Para o advogado Márcio Sequeira, a possibilidade de exoneração do servidor por não ter cumprido os critérios da avaliação periódica, mesmo depois do estágio probatório, é muito positiva. Ele acredita que a norma precisa ser regulamentada o quanto antes. “Entendo essa previsão constitucional como uma evolução. O servidor público concursado tem que continuar se esforçando ao longo do tempo de trabalho. Não pode achar que, por ter passado no concurso, adquiriu a estabilidade. Ser demitido é uma punição por não ter cumprido com os requisitos, por não prestar um serviço decente ao público”, explica.

Acomodação

Sundfeld, da FGV, também acredita que o processo administrativo visando a demissão deve ser aplicado a servidores estáveis. Ele acrescenta que, sabendo que a possibilidade de isso acontecer é praticamente nula, alguns servidores se acomodam e passam a demonstrar desempenho abaixo do esperado com o passar dos anos. “Acabam deixando de se esforçar. Passam a fazer o trabalho de qualquer jeito e a chegar com atraso, porque não acreditam que serão punidos por isso”, explica.
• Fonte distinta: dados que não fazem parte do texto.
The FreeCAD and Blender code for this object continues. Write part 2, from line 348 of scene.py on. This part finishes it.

Para Washington Barbosa, especialista em direito empresarial do Ibmec, a justificativa de falta de lei complementar para deixar de aplicar o preceito constitucional que permite a demissão por insuficiência de desempenho não se sustenta. “A lei que rege o funcionalismo público (Lei 8.112/90) já prevê que pode haver demissão em 13 situações. Entre elas, está bem clara a possibilidade de demitir porque a pessoa não cumpre com as funções esperadas. Não precisa de lei complementar para isso”, explica.
 

A lei citada por ele torna possível a demissão de servidores que “procederem de forma desidiosa”, ou seja, com negligência ou desleixo no trabalho. Esse foi o motivo de 166 demissões feitas nos últimos 13 anos no Executivo Federal, segundo a CGU. Apesar de ter sido o terceiro mais alegado, é um número baixo, no entender dop professor dp Ibmec. “Existe uma falta de vontade, não de ferramentas”, declara ele, que define a situação como “um pacto da mediocridade”: os chefes fingem que avaliam e os servidores fingem que são avaliados.
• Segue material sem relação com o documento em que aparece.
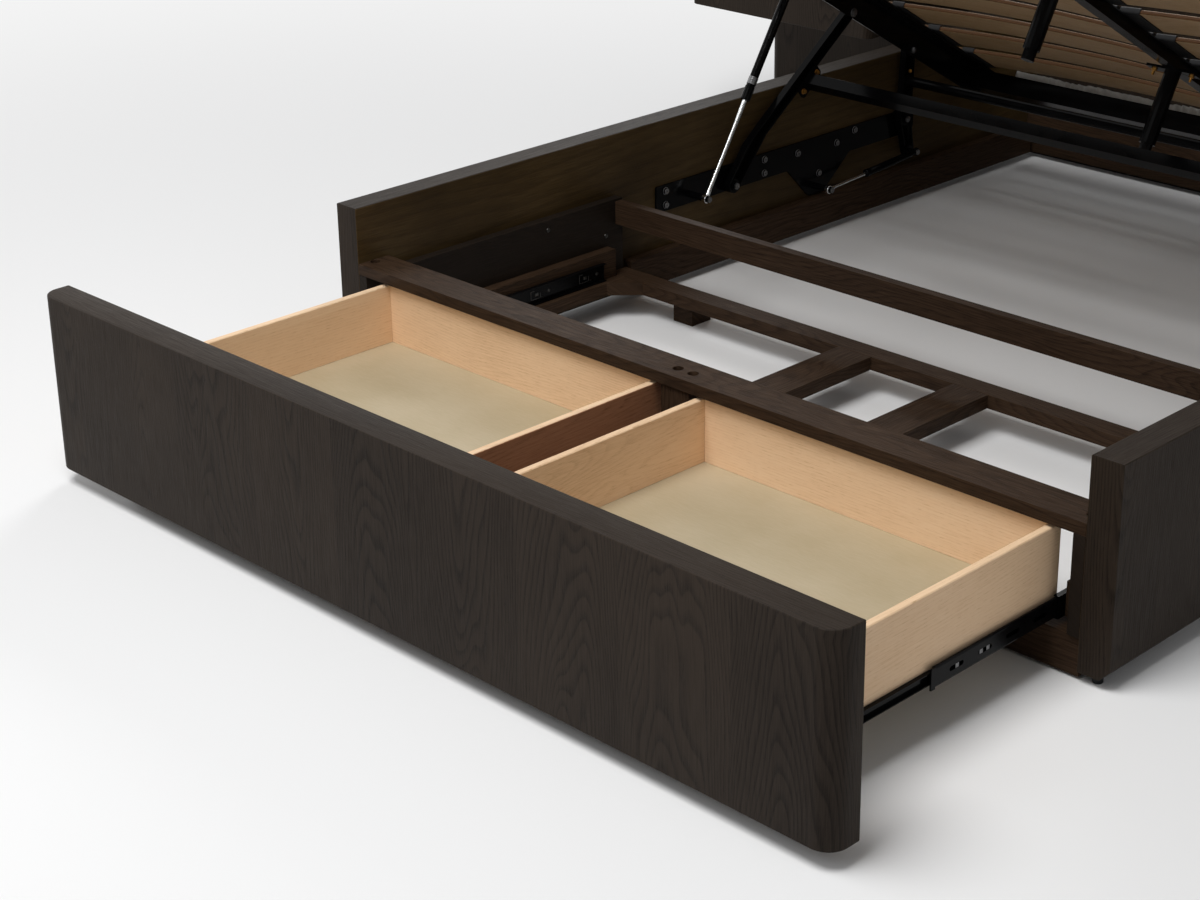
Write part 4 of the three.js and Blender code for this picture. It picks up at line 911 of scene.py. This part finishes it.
def lift_fasteners():
    """Fasteners that travel with the arms, the levers and the platform."""
    tube_bolts, lever_nuts, lever_pins, platform_nuts, plate_nuts = ([] for _ in range(5))
    along, up = FRONT_TUBE
    for _, sign in SIDES:
        inward = (-sign, 0, 0)
        for step in (-TUBE_BOLT_SPREAD, TUBE_BOLT_SPREAD):
            place = (sign * (link_inner - TUBE_BOLT_INSET), along + step, up)
            tube_bolts += hex_head(turn_about_x(place, ARM_ANGLE, arm_pivot), inward, *TUBE_BOLT)
        place = turn_about_x((sign * link_inner, REAR_TUBE, 0), lever_angle, lever_pivot)
        lever_nuts += hex_nut(place, inward, *LEVER_NUT)
        pin_end = sign * (strut_x - TOP_NUT_INSET)
        angle_face = sign * angle_inner
        lever_pins += hex_nut((pin_end, *lever_foot[1:]), inward, *STRUT_NUT)
        platform_nuts += hex_head(on_platform((angle_face, 0, 0)), inward, *PIVOT_BOLT)
        platform_nuts += hex_nut(on_platform((angle_face, LEVER_PIN, 0)), inward, *PIVOT_NUT)
        platform_nuts += hex_nut((pin_end, *strut_top[1:]), inward, *STRUT_NUT)
    new_piece("front_tube_bolts", tube_bolts, "lift_arms", "brass")
    new_piece("lever_tube_nuts", lever_nuts, "rear_levers", "brass")
    new_piece("lever_pin_nuts", lever_pins, "rear_levers", "zinc")
    new_piece("platform_nuts", platform_nuts, "platform", "zinc")
    downward = turn_about_x((0, 0, -1), PLATFORM_TILT, 0)
    out, along, up = POST_PLATE
    for x in (-out, out):
        plate_nuts += hex_nut(on_platform((x, along, up)), downward, *PLATE_NUT)
    new_piece("post_plate_nuts", plate_nuts, "platform", "brass")


# Along the bay from the front of the rails
BOARD_SCREWS = ((0.12, 0.201), (0.439, 0.201), (0.591, 0.152))      # with their heights
CHANNEL_SCREWS = (0.105, 0.262, 0.414, 0.541)
CHANNEL_TABS = (0.055, 0.366, 0.493)
CHANNEL_SHEET = 0.0015
# Bars of a pressed tab: start, end, lower and upper edge, from its place and the slide's level
TAB_BARS = (
    (0, 0.0016, -0.009, 0.009),
    (0, 0.032, -0.009, -0.0074),
    (0, 0.010, 0.0074, 0.009),
    (0.024, 0.0256, -0.009, 0.002),
    (0.012, 0.020, -0.003, 0.003),
)
TAB_CORNER = 0.0004
TAB_SUNK, TAB_PROUD = 0.0005, 0.0008


def bay_fasteners():
    """Screws in the bay boards, and the screws and pressed tabs of the slide channels."""
    board_face = abs(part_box("left_bay_board")[1].x)
    web_face = abs(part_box("left_slide_cleat")[1].x) - SEAT - CHANNEL_SHEET
    level = sum(corner.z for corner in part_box("left_slide_channel")) / 2
    for side, sign in SIDES:
        inward = (-sign, 0, 0)
        screws = []
        for along, height in BOARD_SCREWS:
            screws += pan_screw((sign * board_face, rail_front + along, height), inward, *BOARD_SCREW)
        for along in CHANNEL_SCREWS:
            screws += pan_screw((sign * web_face, rail_front + along, level), inward, *CHANNEL_SCREW)
        new_piece(f"{side}_bay_screws", screws, "root", "dark_zinc")
        tabs = []
        faces = [sign * (web_face + out) for out in (TAB_SUNK, -TAB_PROUD)]
        for start in (rail_front + along for along in CHANNEL_TABS):
            for y0, y1, z0, z1 in TAB_BARS:
                corners = [(start + y0, level + z0), (start + y1, level + z1)]
                tabs.append(pressed(corners, TAB_CORNER, 2, faces))
        new_piece(f"{side}_channel_tabs", tabs, "root", "dark_zinc")


SLOT_END = 0.046
SLOT_PITCH = 0.062
END_STOP = 0.009
MIDDLE_WEB = 0.003
CATCHES = ((0, 0.002), (1, -0.008), (1, 0.007))     # slot, and place from its middle
CATCH_HALF = np.array([0.0035, 0.0037])
CATCH_CORNER = 0.0006
CATCH_BACK, CATCH_FRONT = 0.0003, 0.0012            # from the web of the middle member


def slide_catches():
    """Pressed metal lances that show in the first two slots of the middle members."""
    web = abs(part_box("left_slide_cleat")[1].x) - MIDDLE_WEB
    for side, sign in SIDES:
        low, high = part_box(f"{side}_slide_middle")
        lances = []
        faces = [sign * (web - depth) for depth in (CATCH_BACK, CATCH_FRONT)]
        for slot, shift in CATCHES:
            along = low.y + END_STOP + SLOT_END + slot * SLOT_PITCH + shift
            centre = np.array([along, (low.z + high.z) / 2])
            corners = [centre - CATCH_HALF, centre + CATCH_HALF]
            lances.append(pressed(corners, CATCH_CORNER, 3, faces))
        new_piece(f"{side}_slide_catches", lances, f"{side}_slide", "zinc")


PAD_RADIUS = 0.008
PAD_BEVEL = 0.0012
PAD_FROM_INSIDE, PAD_FROM_FRONT = 0.022, 0.020


def rail_pads():
    """Black pads under the front ends of the side rails."""
    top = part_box("left_side_rail")[0].z + SUNK
    profile = [(0, 0), (PAD_RADIUS - PAD_BEVEL, 0), (PAD_RADIUS, PAD_BEVEL), (PAD_RADIUS, top),
               (0, top)]
    pads = []
    for _, sign in SIDES:
        place = (sign * (inner_half + PAD_FROM_INSIDE), rail_front + PAD_FROM_FRONT, 0)
        pads.append(turned(profile, place, (0, 0, 1)))
    new_piece("rail_pads", pads, "root", "plastic")


# Cloth edge at the head of the platform

CLOTH_COLUMNS, CLOTH_ROWS = 1400, 9
CLOTH_PITCH = 0.021
CLOTH_SWING = 0.0045
CLOTH_THICKNESS = 0.0009
CLOTH_CLEARANCE = 0.0006            # above its foot and below its top
CLOTH_MAP_HEIGHT = 0.016
CLOTH_SHARP = 80


def head_cloth():
    """Gathered strip: its middle line swings to and fro along X, more at the top than at the foot.

    The gathers are a sine of x whose pitch, swing and height change slowly by longer sines.
    """
    low, high = platform_box("head_edge_cloth")
    x = np.linspace(low[0], high[0], CLOTH_COLUMNS)
    rise = np.linspace(0, 1, CLOTH_ROWS)[:, None]
    uneven = 1.3 * np.sin(x * 37) + 0.9 * np.sin(x * 91 + 1)
    phase = 2 * math.pi * x / CLOTH_PITCH + uneven
    swing = CLOTH_SWING * (0.7 + 0.3 * np.sin(x * 23))
    lean = 0.55 + 0.45 * rise
    y = (low[1] + high[1]) / 2 + swing * lean * np.sin(phase + 0.5 * rise)
    room = high[2] - low[2] - 2 * CLOTH_CLEARANCE
    top = room * (0.88 + 0.12 * np.sin(x * 41) * np.cos(x * 13))
    points = stacked(x, y, low[2] + CLOTH_CLEARANCE + rise * top)
    length = run_length(points[CLOTH_ROWS // 2])
    sheet = surface(on_platform(points), stacked(length, rise * CLOTH_MAP_HEIGHT))
    piece = new_piece("gathered_head_cloth", [sheet], "platform", "cloth",
                      ["head_edge_cloth"], CLOTH_SHARP)
    thick = piece.modifiers.new("thickness", "SOLIDIFY")
    thick.thickness = CLOTH_THICKNESS
    thick.offset = 0


# Camera, floor and light

PHOTO_WIDTH, PHOTO_HEIGHT = 1200, 900
SENSOR = 36.0
FOCAL_PIXELS = 2340.2059
CENTRE_X, CENTRE_Y = 640, 390
CAMERA_PLACE = (2.33474, -3.15669, 1.60022)
CAMERA_TURN = (1.85030541, 0.752379158, -0.516603792)


def camera():
    """A camera at the photograph's place; its turn is a rotation vector from bed to picture."""
    data = bpy.data.cameras.new("camera")
    data.sensor_width = SENSOR
    data.lens = FOCAL_PIXELS * SENSOR / PHOTO_WIDTH
    data.shift_x = (PHOTO_WIDTH / 2 - CENTRE_X) / PHOTO_WIDTH
    data.shift_y = (CENTRE_Y - PHOTO_HEIGHT / 2) / PHOTO_WIDTH
    turn = Vector(CAMERA_TURN)
    right, down, ahead = Matrix.Rotation(turn.length, 3, turn.normalized())
    axes = Matrix((right, -down, -ahead)).transposed()
    viewer = placed("camera", data)
    viewer.matrix_world = Matrix.Translation(CAMERA_PLACE) @ axes.to_4x4()
    bpy.context.scene.camera = viewer


FLOOR_REACH = 14.0
FLOOR_TONE = (0.905, 0.905, 0.905, 1)       # as the camera and reflections see it far away
FLOOR_PAINT = (0.88, 0.88, 0.88, 1)         # as it takes light and shadow
GLOW_START = 1.3                            # distances over which the one turns into the other
GLOW_FULL = 4.2
WORLD_TINT = (0.97, 0.98, 1.0, 1)
WORLD_STRENGTH = 0.18

# Place, target, width and power
LAMPS = {
    "top_front": ((0.0, -2.6, 4.4), (0.0, -0.6, 0.2), 2.6, 166),
    "back_left": ((-3.2, 3.6, 3.6), (0.0, 0.0, 0.2), 2.2, 95),
    "left": ((-5.2, -2.2, 2.0), (0.0, -0.4, 0.2), 2.0, 35),
    "right": ((5.0, -1.0, 3.2), (0.0, -0.4, 0.2), 2.6, 12),
    "front": ((0.6, -5.0, 3.4), (0.0, -0.6, 0.2), 2.4, 30),
}


def seen_share(nodes):
    """1 for rays that come from the camera, a mirror or through glass."""
    rays = nodes.add("ShaderNodeLightPath").outputs
    seen = nodes.math("MAXIMUM", rays["Is Camera Ray"], rays["Is Glossy Ray"])
    return nodes.math("MAXIMUM", seen, rays["Is Transmission Ray"])


def blend(nodes, output, share, plain, white):
    """The tree's output is the plain shader, and the white one by the share."""
    mix = nodes.add("ShaderNodeMixShader", share, plain.outputs[0], white.outputs[0])
    nodes.add(output, Surface=mix.outputs[0])


def world_light():
    """Even light from all round, seen as white."""
    world = bpy.data.worlds.new("studio")
    bpy.context.scene.world = world
    nodes = Nodes(world)
    nodes.tree.nodes.clear()
    plain = nodes.add("ShaderNodeBackground", Color=WORLD_TINT, Strength=WORLD_STRENGTH)
    white = nodes.add("ShaderNodeBackground", Color=FLOOR_TONE)
    blend(nodes, "ShaderNodeOutputWorld", seen_share(nodes), plain, white)


def pale_floor():
    """A pale floor that keeps the bed's shadow and runs into the white far from the bed."""
    mesh = bpy.data.meshes.new("floor")
    corners = FLOOR_REACH * np.array([[-1, -1, 0], [1, -1, 0], [1, 1, 0], [-1, 1, 0]])
    mesh.from_pydata(corners, [], [(0, 1, 2, 3)])
    ground = placed("floor", mesh)
    material = bpy.data.materials.new("pale_floor")
    mesh.materials.append(material)
    nodes = Nodes(material)
    nodes.tree.nodes.clear()
    matte = nodes.add("ShaderNodeBsdfDiffuse", Color=FLOOR_PAINT)
    glow = nodes.add("ShaderNodeEmission", Color=FLOOR_TONE)
    away = nodes.add("ShaderNodeMapRange", Value=nodes.measure("LENGTH", nodes.coordinates()),
                     From_Min=GLOW_START, From_Max=GLOW_FULL)
    away.interpolation_type = "SMOOTHSTEP"
    share = nodes.math("MULTIPLY", seen_share(nodes), away.outputs[0])
    blend(nodes, "ShaderNodeOutputMaterial", share, matte, glow)


def lamps():
    """Soft round lamps at a plain level."""
    for name, (place, target, width, power) in LAMPS.items():
        data = bpy.data.lights.new(name, "AREA")
        data.shape = "DISK"
        data.size = width
        data.energy = power
        lamp = placed(name, data)
        lamp.location = place
        aim = Vector(target) - Vector(place)
        lamp.rotation_euler = aim.to_track_quat("-Z", "Y").to_euler()


camera()
world_light()
pale_floor()
lamps()
bpy.context.scene.view_settings.view_transform = "Standard"
dress_nodes()
panels()
slat_decks()
gas_struts()
bracket_fasteners()
lift_fasteners()
bay_fasteners()
slide_catches()
rail_pads()
head_cloth()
“Temos que começar a cobrar dos administradores uma avaliação adequada, que não dê margem para o medo da judicialização”, acredita Barbosa. Mas mudar para um sistema no qual os colegas avaliam os outros, para ele, não resolveria o problema. “Na administração pública, um servidor não é chefe, ele está chefe. Há uma rotatividade muito grande. Amanhã, o subordinado pode assumir a chefia”, explica.

A inconstância causa temor de ser rigoroso e a consequente leniência. “O serviço público é uma roda gigante. Quem está em cima hoje e avalia mal o subordinado, depois estará embaixo e será mal avaliado por essa mesma pessoa por motivos que não se justificam. Se os critérios de avaliação forem subjetivos, invalidam o processo todo”, acrescenta o professor Jorge Pinho, da UnB. Ele acredita que, para que as avaliações sejam eficientes, é preciso revisar todo o sistema. “Os meios de avaliação adotados hoje pelos órgãos públicos não servem para absolutamente nada”, critica.